Na noite do dia 29, Jeff se reuniria com sua banda para
começar as gravações das novas canções.
Junto com seu amigo Keith Foti, estavam indo de carro para
o local do encontro, quando Jeff decidiu parar antes no
Porto de Memphis, às margens do rio Mississipi, para
nadar. Keith ficou sentado às margens com um estéreo
portátil que tocava “Whole Lotta Love”
do Led Zeppelin, enquanto Buckley nadava e cantava junto
com a canção. Keith disse que após
um barco-reboque passar, foi guardar o aparelho de som no
carro, para não ser molhado pelas ondas. Quando retornou,
não viu mais sinal de Buckley e o chamou por mais
de dez minutos. Sem resultados, avisou à polícia,
que começou buscas pela região. Eram cerca
de 4 horas da manhã quando um navio de passageiros
chamado American Queen avistou o corpo de Buckley e o rebocou
até às margens do Wolf River, afluente do
Mississipi, exatamente no fim da rua Beale, o lendário
berço do Blues. Porém, a polícia só
encontrou o corpo no dia 4 de Junho: Jeff foi identificado
por seu piercing no umbigo.
Jeff morreu aos 30 anos de idade, semelhança misteriosa
com a idade de falecimento do seu pai, 28 anos. A autópsia
não identificou sinais de qualquer droga no corpo
de Jeff mas as suspeitas de que tenha cometido suicídio
não são descartadas, levando em conta a declaração
de Jeff pouco antes de morrer de que sofria de depressão
e principalmente por ter entrado no rio completamente vestido,
calçando botas pesadas. Para quem conhece à
obra de Buckley e principalmente sua apreciação
pelo qawwali – uma música de sofrimento –
é impossível não fazer paralelismos,
como o trecho intrigante de “Grace”: “And
I feel them drown my name/ So easy to know and forget with
this kiss/ I'm not afraid to go but it goes so slow...”.

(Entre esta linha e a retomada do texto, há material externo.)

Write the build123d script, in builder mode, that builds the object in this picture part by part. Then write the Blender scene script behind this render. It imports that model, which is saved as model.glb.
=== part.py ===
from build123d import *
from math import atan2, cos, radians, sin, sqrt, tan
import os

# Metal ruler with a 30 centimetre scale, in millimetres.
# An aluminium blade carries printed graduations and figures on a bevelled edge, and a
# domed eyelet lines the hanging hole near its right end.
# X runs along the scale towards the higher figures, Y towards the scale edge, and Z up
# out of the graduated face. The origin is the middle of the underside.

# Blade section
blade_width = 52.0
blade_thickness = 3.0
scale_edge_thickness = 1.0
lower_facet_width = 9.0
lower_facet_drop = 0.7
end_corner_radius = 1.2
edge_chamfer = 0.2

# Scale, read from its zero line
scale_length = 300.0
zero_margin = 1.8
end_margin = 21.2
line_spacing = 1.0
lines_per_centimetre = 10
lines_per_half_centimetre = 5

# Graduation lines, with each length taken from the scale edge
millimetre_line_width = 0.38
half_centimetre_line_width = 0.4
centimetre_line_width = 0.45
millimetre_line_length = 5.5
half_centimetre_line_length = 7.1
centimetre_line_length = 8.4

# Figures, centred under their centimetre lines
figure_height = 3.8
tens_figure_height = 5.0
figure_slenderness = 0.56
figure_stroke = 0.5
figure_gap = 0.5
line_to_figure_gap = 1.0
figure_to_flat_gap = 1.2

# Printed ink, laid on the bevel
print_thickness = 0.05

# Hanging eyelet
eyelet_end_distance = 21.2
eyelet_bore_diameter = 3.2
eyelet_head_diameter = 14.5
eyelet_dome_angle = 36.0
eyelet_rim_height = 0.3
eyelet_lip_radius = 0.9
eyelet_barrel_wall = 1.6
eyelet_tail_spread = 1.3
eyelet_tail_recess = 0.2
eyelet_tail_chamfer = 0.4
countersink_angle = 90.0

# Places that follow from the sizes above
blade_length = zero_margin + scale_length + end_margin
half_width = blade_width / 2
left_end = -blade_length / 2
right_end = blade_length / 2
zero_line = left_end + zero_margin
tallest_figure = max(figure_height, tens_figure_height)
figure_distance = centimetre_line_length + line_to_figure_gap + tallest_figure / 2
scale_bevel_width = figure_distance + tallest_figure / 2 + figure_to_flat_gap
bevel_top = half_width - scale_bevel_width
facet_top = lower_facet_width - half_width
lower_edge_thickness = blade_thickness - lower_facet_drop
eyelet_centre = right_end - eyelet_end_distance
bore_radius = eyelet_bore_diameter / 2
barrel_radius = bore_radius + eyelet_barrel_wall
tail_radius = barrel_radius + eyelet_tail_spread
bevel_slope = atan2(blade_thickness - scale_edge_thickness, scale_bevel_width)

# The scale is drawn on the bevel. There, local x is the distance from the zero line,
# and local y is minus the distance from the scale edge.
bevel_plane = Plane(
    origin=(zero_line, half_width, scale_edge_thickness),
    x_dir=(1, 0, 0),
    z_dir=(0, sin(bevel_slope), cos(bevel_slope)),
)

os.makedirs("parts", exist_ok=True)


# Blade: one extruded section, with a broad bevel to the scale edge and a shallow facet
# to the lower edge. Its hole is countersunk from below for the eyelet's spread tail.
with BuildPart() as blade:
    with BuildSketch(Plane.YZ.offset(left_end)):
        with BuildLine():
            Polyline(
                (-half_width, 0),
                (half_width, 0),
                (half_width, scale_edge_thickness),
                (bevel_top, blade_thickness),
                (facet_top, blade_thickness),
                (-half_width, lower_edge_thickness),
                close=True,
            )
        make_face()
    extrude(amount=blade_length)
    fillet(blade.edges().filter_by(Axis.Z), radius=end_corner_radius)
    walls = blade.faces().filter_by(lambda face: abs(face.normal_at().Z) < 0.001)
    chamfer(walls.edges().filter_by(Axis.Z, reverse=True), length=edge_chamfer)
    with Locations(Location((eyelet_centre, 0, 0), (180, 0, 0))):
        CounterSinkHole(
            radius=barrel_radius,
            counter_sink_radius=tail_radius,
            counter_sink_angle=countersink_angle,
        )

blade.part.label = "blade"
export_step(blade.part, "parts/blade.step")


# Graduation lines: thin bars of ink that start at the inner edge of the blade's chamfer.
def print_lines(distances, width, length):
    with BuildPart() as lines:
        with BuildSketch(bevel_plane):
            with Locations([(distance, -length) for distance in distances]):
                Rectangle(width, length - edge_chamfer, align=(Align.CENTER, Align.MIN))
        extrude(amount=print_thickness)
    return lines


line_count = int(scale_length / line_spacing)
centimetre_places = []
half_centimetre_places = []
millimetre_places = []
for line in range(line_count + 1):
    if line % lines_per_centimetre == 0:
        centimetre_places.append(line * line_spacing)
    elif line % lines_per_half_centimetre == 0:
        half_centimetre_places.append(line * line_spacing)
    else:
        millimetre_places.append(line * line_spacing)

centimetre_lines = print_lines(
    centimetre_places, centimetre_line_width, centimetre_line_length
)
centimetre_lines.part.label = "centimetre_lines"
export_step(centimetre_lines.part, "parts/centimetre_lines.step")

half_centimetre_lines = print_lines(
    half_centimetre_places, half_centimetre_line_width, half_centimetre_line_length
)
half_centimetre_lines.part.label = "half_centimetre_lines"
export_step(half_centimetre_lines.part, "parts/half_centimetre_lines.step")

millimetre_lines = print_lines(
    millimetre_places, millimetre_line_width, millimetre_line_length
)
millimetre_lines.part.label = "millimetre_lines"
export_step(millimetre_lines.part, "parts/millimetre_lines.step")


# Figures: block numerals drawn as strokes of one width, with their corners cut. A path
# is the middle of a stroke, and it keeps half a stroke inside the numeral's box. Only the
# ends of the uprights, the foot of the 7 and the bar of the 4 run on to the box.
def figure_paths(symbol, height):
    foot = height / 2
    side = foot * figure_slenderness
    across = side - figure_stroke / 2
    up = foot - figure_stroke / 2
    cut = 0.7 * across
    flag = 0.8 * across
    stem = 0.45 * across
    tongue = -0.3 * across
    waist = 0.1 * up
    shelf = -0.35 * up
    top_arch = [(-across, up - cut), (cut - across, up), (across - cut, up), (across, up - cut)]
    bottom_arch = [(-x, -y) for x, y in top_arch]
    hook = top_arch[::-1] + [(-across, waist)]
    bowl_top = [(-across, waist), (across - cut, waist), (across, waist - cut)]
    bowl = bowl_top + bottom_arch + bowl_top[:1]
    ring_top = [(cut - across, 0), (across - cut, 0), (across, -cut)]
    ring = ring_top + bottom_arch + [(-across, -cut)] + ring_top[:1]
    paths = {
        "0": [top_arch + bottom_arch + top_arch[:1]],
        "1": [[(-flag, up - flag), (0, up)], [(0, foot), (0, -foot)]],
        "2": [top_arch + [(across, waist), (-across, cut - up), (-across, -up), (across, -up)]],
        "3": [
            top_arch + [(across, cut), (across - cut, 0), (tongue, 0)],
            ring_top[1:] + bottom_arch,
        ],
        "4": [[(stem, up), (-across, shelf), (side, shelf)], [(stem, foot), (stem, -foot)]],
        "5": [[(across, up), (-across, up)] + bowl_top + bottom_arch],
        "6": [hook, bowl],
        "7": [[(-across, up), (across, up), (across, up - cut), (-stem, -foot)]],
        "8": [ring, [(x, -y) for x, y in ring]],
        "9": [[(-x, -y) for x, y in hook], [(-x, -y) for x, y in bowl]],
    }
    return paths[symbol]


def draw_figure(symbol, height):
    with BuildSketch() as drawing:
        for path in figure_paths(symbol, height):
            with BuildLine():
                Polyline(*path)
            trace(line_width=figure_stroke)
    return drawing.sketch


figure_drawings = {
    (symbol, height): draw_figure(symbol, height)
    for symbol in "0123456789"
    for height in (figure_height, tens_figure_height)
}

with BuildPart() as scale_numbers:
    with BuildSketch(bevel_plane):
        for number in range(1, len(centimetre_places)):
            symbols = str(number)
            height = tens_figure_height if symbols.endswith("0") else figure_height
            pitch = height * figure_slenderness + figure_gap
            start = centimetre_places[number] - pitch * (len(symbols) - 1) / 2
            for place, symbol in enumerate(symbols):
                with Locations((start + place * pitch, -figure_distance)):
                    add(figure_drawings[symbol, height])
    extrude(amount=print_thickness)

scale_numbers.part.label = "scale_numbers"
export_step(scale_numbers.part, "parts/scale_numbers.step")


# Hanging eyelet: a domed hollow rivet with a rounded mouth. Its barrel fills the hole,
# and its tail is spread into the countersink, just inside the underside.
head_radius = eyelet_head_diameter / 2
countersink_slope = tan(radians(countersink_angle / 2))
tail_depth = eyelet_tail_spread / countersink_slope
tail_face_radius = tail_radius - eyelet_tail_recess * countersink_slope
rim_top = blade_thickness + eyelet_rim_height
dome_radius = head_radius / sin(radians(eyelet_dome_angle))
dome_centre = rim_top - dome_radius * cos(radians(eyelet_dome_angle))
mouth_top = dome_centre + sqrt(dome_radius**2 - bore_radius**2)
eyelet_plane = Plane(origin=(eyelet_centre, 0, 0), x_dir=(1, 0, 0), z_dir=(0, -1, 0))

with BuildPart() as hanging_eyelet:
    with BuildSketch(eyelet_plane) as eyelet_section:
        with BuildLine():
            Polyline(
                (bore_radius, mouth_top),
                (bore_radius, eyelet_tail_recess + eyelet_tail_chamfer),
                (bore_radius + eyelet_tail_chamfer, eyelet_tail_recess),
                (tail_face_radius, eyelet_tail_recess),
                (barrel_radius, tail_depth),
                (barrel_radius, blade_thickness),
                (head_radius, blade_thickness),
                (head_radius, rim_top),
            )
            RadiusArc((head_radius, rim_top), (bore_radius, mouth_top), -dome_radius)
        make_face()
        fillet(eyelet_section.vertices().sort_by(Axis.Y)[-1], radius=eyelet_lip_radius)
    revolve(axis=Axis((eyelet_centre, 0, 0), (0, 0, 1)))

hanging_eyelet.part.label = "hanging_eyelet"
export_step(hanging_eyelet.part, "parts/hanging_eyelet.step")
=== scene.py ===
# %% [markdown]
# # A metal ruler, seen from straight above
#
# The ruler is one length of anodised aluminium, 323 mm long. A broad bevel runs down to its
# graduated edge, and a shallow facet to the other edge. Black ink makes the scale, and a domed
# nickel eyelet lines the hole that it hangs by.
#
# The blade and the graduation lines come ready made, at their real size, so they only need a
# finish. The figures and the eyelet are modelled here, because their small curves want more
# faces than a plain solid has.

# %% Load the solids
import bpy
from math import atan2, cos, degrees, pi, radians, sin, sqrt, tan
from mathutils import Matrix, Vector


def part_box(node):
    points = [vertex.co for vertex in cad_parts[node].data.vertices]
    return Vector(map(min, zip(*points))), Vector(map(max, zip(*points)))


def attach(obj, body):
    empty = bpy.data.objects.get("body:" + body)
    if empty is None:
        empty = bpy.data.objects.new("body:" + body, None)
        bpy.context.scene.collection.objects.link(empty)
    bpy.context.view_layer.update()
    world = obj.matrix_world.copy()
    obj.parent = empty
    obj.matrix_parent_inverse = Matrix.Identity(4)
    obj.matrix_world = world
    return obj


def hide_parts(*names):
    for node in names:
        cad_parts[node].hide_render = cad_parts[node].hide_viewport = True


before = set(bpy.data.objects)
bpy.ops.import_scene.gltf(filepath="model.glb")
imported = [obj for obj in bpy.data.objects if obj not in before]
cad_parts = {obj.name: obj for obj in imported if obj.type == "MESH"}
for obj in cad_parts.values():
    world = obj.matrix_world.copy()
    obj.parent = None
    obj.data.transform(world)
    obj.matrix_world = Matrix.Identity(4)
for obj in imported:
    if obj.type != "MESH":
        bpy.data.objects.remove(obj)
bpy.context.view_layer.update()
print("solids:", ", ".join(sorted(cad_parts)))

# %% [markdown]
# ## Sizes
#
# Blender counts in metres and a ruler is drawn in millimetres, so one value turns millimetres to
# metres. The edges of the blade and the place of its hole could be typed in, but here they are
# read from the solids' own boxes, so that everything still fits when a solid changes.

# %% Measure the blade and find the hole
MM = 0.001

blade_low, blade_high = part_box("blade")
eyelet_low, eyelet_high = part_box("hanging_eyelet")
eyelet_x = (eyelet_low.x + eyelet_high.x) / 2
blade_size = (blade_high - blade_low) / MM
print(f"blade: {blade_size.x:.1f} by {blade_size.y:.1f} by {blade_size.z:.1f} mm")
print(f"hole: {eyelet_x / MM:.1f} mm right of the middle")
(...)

Logo, não é nada absurda a hipótese
de suicídio, apesar da perícia ter concluído
a causa da morte como afogamento acidental.

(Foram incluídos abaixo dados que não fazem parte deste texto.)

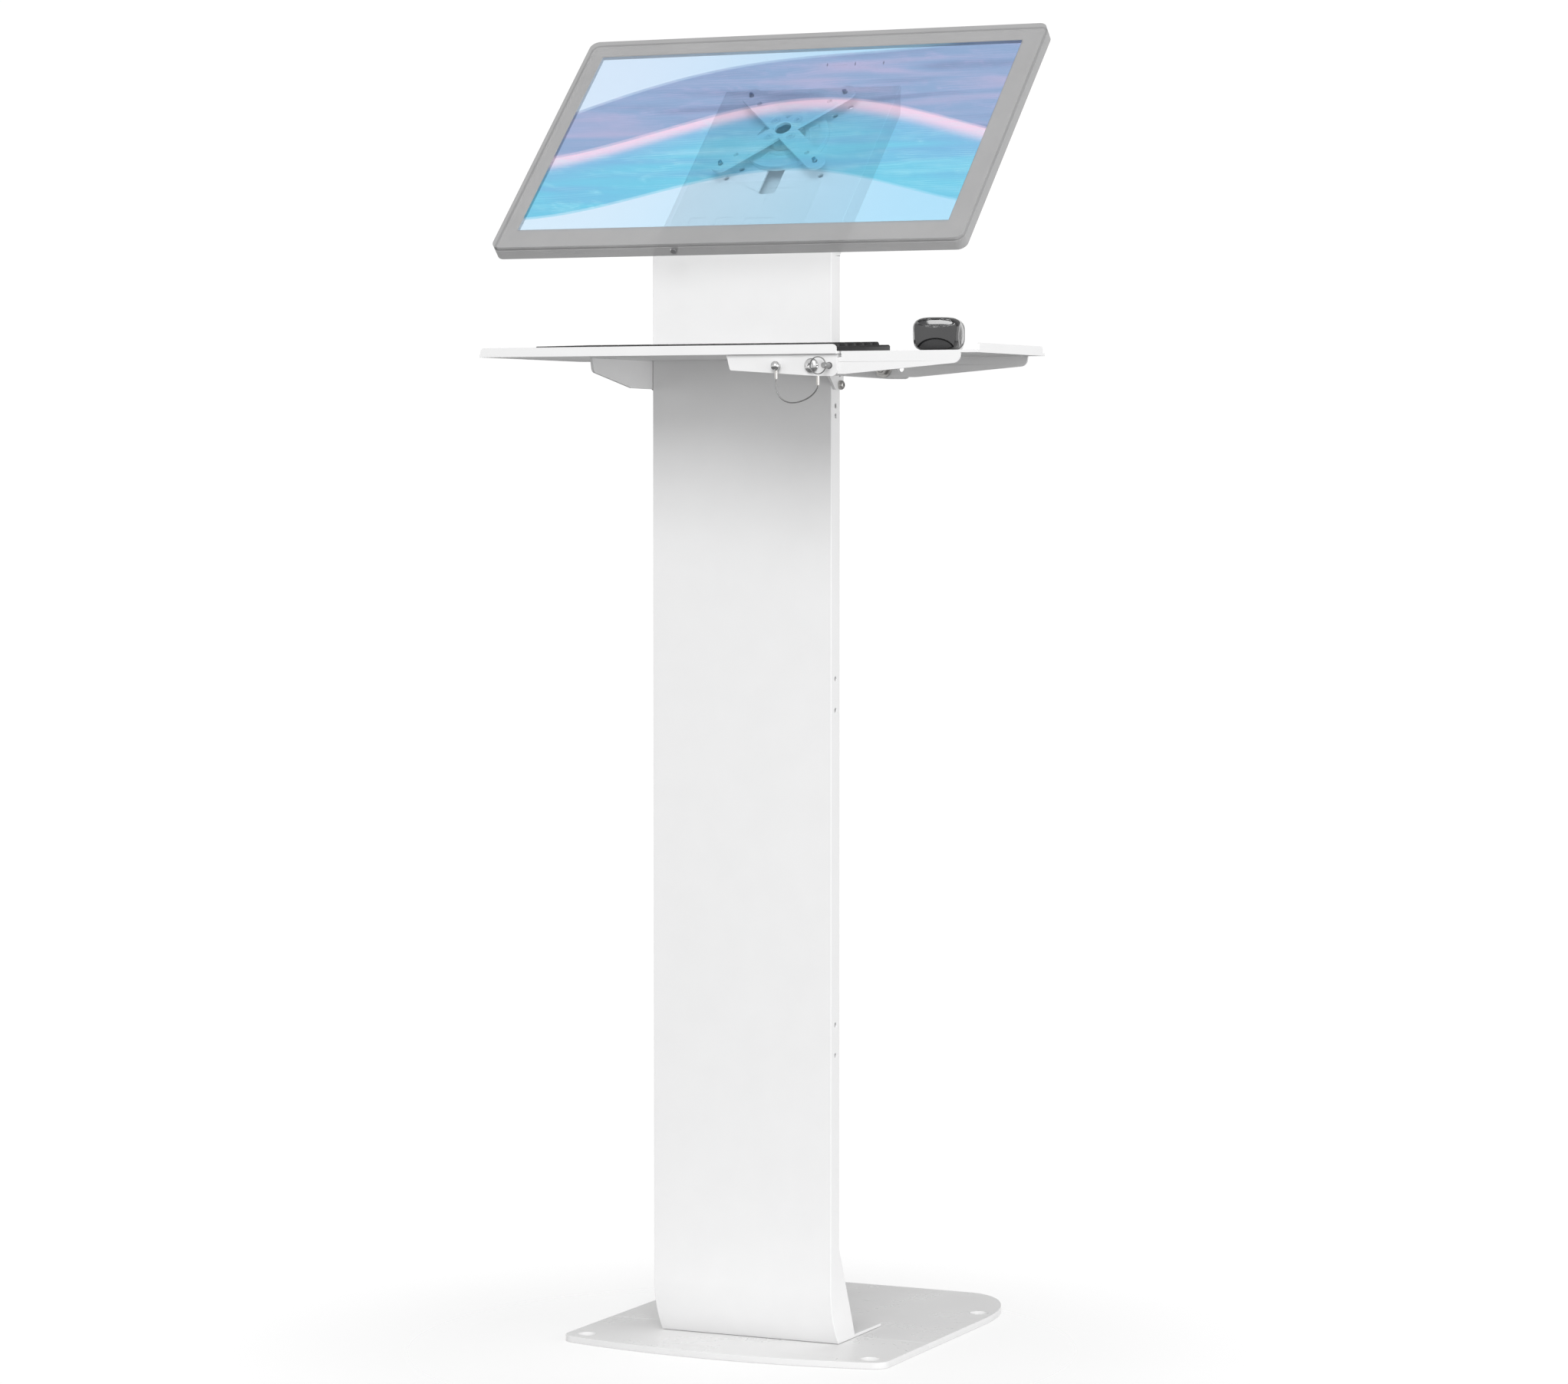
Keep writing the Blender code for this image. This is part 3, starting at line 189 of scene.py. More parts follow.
class GroupLibrary:
    """Builds each shared node group once and places it in materials."""

    def __init__(self) -> None:
        """Start with no groups."""
        self.made: dict[Group, bpy.types.NodeTree] = {}

    def tree(self, group: Group) -> bpy.types.NodeTree:
        """Return a group's tree, building it the first time."""
        if group not in self.made:
            build = {Group.GRAIN: self._grain, Group.WEAR_AND_HIGHLIGHT: self._wear_and_highlight, Group.DUST: self._dust,
                     Group.SCUFF: self._scuff}[group]
            self.made[group] = build()
        return self.made[group]

    @staticmethod
    def _start(group: Group, inputs: Sequence[tuple[str, float]], outputs: Sequence[str]
               ) -> tuple[bpy.types.NodeTree, Graph, bpy.types.Node, bpy.types.Node]:
        """Open a group with float inputs and float outputs."""
        tree = bpy.data.node_groups.new(group.value, "ShaderNodeTree")
        for name, value in inputs:
            socket = tree.interface.new_socket(name=name, in_out="INPUT", socket_type="NodeSocketFloat")
            socket.default_value = value
        for name in outputs:
            tree.interface.new_socket(name=name, in_out="OUTPUT", socket_type="NodeSocketFloat")
        graph = Graph(tree)
        return tree, graph, graph.add("NodeGroupInput"), graph.add("NodeGroupOutput")

    def _grain(self) -> bpy.types.NodeTree:
        """Powder or moulding grain: two noises, one fine and one broad, and their sum as a height."""
        tree, graph, source, sink = self._start(Group.GRAIN, (("Size", 900.0), ("Broad", 60.0)),
                                                ("Height", "Mottle"))
        place = graph.place()
        fine = graph.noise(place, source.outputs["Size"], 2.0)
        broad = graph.noise(place, source.outputs["Broad"], 4.0)
        tree.links.new(graph.scale_add(fine, 0.8, 0.5), sink.inputs["Height"])
        tree.links.new(broad, sink.inputs["Mottle"])
        return tree

    def _wear_and_highlight(self) -> bpy.types.NodeTree:
        """Edge mask, used for edge wear and for a painted edge highlight: how far the rounded normal turns
        from the true one, broken up by noise.
        """
        tree, graph, source, sink = self._start(Group.WEAR_AND_HIGHLIGHT, (("Width", 0.0008), ("Break", 220.0)), ("Edge",))
        bevel = graph.add("ShaderNodeBevel", {"Radius": source.outputs["Width"]}, samples=4)
        true = graph.add("ShaderNodeNewGeometry")
        dot = graph.add("ShaderNodeVectorMath", {0: bevel.outputs[0], 1: true.outputs["Normal"]},
                        operation="DOT_PRODUCT")
        turned = graph.math("SUBTRACT", 1.0, dot.outputs["Value"], True)
        edge = graph.math("MULTIPLY", turned, 5.0, True)
        place = graph.place()
        broken = graph.noise(place, source.outputs["Break"], 3.0)
        tree.links.new(graph.math("MULTIPLY", edge, broken, True), sink.inputs["Edge"])
        return tree

    def _dust(self) -> bpy.types.NodeTree:
        """Dust: more where the surface faces up, broken up by a cloudy noise."""
        tree, graph, source, sink = self._start(Group.DUST, (("Amount", 0.15), ("Clouds", 14.0)), ("Mask",))
        true = graph.add("ShaderNodeNewGeometry")
        split = graph.add("ShaderNodeSeparateXYZ", {0: true.outputs["Normal"]})
        up = graph.math("POWER", graph.math("MAXIMUM", split.outputs[2], 0.0), 3.0)
        place = graph.place()
        cloud = graph.noise(place, source.outputs["Clouds"], 6.0)
        amount = graph.math("MULTIPLY", up, source.outputs["Amount"])
        tree.links.new(graph.math("MULTIPLY", amount, cloud, True), sink.inputs["Mask"])
        return tree

    def _scuff(self) -> bpy.types.NodeTree:
        """Scuffs: thin lines where a stretched, warped noise crosses its middle value."""
        tree, graph, source, sink = self._start(Group.SCUFF, (("Density", 9.0), ("Stretch", 12.0)), ("Line",))
        place = graph.place()
        scale = graph.add("ShaderNodeCombineXYZ", {0: source.outputs["Density"], 1: source.outputs["Density"],
                                                   2: source.outputs["Stretch"]})
        warped = graph.add("ShaderNodeVectorMath", {0: place, 1: scale.outputs[0]}, operation="MULTIPLY")
        noise = graph.noise(warped.outputs[0], 3.0, 5.0, distort=1.2)
        near = graph.math("ABSOLUTE", graph.math("SUBTRACT", noise, 0.5))
        line = graph.math("SUBTRACT", 1.0, graph.math("MULTIPLY", near, 90.0), True)
        tree.links.new(line, sink.inputs["Line"])
        return tree

    def put(self, graph: Graph, group: Group, **values: Any) -> bpy.types.Node:
        """Place a group in a material with its own input values.

        Args:
            graph: the material's graph.
            group: which group to place.
            values: group input name to value.

        Returns:
            The group node.
        """
        node = graph.add("ShaderNodeGroup", node_tree=self.tree(group))
        for name, value in values.items():
            node.inputs[name].default_value = value
        return node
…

Em 1998 a Columbia lançaria o álbum póstumo
no qual Jeff trabalhava em Memphis. “Sketches For
My Sweet Heart The Drunk”, álbum duplo no qual
o primeiro disco contém as canções
feitas com Tom Verlaine e que Buckley rejeitou, e o segundo,
as músicas na qual Buckley trabalhava antes de morrer,
apresentando um experimentalismo avançado e que lembra
mais ainda as influências de Led Zeppelin. Jeff recebeu
uma ridícula indicação póstuma
“de remorso” do Grammy para Melhor Performance
Vocal Masculina em Rock por “Everbody Here Wants You”

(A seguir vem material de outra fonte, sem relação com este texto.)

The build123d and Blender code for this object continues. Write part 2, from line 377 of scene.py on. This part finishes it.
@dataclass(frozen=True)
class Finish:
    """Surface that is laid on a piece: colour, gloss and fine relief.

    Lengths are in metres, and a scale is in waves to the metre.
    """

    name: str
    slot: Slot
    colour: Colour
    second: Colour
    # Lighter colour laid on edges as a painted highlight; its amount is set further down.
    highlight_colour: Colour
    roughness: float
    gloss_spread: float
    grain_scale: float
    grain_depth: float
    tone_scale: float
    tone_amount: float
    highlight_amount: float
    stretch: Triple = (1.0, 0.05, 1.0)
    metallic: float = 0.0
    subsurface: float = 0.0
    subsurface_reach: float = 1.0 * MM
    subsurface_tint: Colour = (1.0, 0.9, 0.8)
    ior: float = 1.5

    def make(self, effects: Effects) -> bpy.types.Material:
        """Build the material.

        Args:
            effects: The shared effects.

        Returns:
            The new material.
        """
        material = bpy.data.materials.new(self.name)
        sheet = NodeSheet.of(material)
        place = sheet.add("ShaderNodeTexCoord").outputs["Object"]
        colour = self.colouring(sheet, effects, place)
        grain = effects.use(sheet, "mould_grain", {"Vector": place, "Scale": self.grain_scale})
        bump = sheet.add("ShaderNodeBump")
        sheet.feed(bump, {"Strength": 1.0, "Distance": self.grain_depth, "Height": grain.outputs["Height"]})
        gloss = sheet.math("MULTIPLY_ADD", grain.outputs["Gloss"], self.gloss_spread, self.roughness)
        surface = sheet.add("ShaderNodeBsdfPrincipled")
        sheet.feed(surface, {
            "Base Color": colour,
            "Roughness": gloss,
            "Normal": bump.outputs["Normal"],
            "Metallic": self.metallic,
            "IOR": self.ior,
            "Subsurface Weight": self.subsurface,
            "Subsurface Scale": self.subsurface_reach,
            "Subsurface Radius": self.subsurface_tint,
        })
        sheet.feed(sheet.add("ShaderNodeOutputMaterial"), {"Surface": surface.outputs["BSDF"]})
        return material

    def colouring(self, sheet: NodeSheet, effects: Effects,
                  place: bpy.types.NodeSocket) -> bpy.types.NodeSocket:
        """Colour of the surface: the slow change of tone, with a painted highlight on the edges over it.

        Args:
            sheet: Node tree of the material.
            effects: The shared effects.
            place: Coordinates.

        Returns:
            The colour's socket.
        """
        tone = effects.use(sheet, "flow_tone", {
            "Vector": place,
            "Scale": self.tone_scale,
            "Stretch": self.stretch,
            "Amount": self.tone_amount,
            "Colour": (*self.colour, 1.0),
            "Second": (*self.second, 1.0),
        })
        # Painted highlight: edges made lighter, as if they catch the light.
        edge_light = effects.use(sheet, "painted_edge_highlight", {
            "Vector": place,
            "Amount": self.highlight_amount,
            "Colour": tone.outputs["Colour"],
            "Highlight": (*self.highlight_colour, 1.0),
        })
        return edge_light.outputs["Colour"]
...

– detalhe: a canção é uma balada
com influências bem sobrepostas de R&B. Ao longo
dos anos seguintes, os fãs de Buckley foram desenterrando
canções ao vivo, covers, colaborações
e b-sides que formam o precioso e escasso legado de Jeff.
Em maio de 2000 são lançados o álbum
“Mistery White Boy”, que mais do que capturar
Buckley em apresentações ao vivo, compila
momentos de interpretação marcantes, e o DVD
“Live In Chicago” no qual aparece mais detalhes
da vida de Buckley, como Mary Guibert, que co-produziu com
Michael Tighe “Mistery White Boy”, com declarações
sobre o filho. Nos anos seguintes seriam lançados
“Songs To No One” (2002), mais trabalhos ao
vivo e EPs, sendo o mais recente lançamento “Grace
Legacy Edition”, uma edição especial
de 10 anos de aniversário do álbum.
Completando quase uma década de seu falecimento,
Jeff Buckley ainda permanece presente tanto pelos lançamentos
póstumos quanto à gratidão de importantíssimos
artistas que atravessaram a década de 90 sob a influência
de Buckley: Thom Yorke deve seu falsete às influências
do vocal de Jeff e o Coldplay também se baseou em
seu trabalho. Jeff também ganhou várias canções
tributo como “Memphis” de PJ Harvey, “Memphis
SkyLine” de Rufus Rainwright, “Bandstand in
the Sky” de Pete Yorn, “Just Like Anyone”
de Aimee Mann e "Trying Not to Think About It"
de Juliana Hatfield.
Apesar da brevidade de sua carreira, é sempre revelador
e instigante encontrar antigos e novos trabalhos de Jeff
Buckley. Como Bob Dylan disse: “Jeff Buckley é
algo para se descobrir aos poucos e intensamente”.